## TASK DESCRIPTION
Of all the lines in these entries, how many contain the string "with"? Give only that count.

## SUPPLIED RECORDS
■ ■ ■ ■ ■ ■ ■

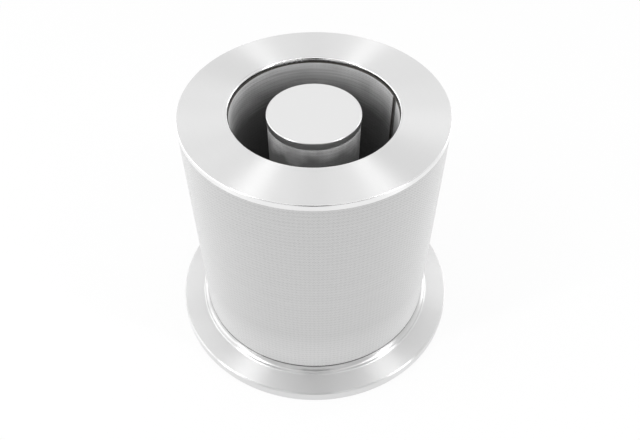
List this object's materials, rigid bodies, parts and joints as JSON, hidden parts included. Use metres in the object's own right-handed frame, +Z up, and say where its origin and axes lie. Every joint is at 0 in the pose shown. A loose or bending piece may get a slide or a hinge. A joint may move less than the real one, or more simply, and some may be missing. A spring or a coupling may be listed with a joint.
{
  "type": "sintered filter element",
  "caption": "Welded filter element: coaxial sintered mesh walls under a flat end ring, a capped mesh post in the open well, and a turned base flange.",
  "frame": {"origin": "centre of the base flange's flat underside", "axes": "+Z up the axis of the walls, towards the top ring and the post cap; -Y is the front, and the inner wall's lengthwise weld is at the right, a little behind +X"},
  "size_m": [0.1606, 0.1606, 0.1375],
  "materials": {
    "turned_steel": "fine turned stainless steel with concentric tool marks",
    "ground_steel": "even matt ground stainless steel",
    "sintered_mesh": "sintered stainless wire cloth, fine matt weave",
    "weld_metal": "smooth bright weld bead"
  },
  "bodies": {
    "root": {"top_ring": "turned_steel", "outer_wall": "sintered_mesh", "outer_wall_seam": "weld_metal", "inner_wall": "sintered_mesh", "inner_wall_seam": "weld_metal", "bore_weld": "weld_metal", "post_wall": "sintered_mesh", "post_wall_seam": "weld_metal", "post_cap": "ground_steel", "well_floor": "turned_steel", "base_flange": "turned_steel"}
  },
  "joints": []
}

■ ■ ■ ■ ■ ■ ■

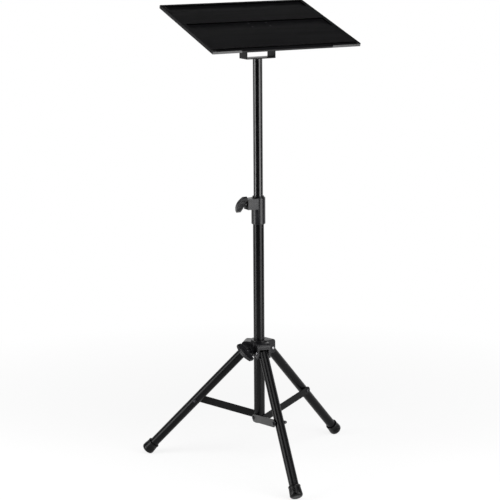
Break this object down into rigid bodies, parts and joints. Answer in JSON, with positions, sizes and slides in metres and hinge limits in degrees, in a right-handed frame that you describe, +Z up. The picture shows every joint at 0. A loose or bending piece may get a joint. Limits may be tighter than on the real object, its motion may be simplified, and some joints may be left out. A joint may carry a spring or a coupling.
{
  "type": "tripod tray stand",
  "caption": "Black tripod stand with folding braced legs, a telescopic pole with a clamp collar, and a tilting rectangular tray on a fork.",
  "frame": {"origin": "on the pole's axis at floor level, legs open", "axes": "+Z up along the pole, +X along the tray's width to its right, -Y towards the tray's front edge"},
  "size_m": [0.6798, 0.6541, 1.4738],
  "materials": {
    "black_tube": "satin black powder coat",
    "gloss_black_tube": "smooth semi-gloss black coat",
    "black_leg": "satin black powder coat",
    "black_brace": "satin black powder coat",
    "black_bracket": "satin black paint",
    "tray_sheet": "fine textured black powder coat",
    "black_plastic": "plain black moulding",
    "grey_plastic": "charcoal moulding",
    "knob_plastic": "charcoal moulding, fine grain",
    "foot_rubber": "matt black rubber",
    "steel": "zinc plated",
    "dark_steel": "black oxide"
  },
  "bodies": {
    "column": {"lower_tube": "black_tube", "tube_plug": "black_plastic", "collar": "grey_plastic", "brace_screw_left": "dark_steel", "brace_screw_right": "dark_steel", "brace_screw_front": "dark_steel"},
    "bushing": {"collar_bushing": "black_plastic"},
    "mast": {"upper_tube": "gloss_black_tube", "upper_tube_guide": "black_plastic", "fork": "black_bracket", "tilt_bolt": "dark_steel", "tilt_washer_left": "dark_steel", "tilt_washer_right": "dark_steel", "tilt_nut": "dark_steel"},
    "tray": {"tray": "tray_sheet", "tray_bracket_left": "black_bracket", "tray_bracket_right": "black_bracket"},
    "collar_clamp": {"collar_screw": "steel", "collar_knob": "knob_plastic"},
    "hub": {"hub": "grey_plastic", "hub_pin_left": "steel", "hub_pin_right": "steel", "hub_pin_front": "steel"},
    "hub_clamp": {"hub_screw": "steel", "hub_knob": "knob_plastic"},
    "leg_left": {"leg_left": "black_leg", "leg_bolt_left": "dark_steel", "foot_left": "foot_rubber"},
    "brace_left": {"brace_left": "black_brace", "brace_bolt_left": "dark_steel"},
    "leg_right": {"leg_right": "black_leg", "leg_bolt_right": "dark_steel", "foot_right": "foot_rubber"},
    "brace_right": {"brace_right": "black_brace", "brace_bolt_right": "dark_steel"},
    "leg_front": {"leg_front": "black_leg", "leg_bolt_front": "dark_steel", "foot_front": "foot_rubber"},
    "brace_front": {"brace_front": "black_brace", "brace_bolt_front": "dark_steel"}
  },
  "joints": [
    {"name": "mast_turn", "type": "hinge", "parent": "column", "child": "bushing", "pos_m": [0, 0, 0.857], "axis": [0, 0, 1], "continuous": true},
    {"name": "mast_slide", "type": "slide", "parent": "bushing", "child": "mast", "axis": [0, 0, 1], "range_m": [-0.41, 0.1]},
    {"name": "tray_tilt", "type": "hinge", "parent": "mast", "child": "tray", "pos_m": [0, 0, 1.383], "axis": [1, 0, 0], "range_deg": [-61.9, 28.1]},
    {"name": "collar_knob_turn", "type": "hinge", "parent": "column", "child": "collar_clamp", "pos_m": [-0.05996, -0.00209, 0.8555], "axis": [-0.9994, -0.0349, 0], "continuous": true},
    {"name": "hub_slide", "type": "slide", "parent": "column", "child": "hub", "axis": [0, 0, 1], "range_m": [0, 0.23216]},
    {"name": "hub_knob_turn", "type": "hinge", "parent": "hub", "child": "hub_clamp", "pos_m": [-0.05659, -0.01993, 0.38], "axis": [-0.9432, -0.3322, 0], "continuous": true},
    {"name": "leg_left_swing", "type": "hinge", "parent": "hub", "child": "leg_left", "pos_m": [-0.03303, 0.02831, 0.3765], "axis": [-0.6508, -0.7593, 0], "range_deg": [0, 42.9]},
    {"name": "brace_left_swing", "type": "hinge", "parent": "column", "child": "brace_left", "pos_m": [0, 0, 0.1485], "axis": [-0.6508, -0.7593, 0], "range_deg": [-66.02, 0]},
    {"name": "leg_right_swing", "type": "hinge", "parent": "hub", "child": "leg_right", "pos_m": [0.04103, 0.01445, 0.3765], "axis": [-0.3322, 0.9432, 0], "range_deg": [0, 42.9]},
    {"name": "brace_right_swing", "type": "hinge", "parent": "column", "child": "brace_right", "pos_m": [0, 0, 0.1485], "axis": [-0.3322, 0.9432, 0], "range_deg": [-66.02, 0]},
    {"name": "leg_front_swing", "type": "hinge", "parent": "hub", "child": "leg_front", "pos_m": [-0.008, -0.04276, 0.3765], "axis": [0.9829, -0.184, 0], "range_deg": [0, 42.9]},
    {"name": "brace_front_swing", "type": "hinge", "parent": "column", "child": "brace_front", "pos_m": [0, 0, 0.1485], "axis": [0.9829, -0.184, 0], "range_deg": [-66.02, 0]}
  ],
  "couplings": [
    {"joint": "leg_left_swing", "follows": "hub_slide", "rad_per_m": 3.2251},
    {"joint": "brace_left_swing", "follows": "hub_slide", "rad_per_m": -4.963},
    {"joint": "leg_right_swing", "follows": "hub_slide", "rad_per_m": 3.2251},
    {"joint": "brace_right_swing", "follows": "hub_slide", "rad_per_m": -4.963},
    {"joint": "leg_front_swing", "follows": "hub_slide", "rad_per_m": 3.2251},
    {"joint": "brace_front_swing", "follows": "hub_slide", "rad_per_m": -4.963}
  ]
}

■ ■ ■ ■ ■ ■ ■

## RESPONSE
4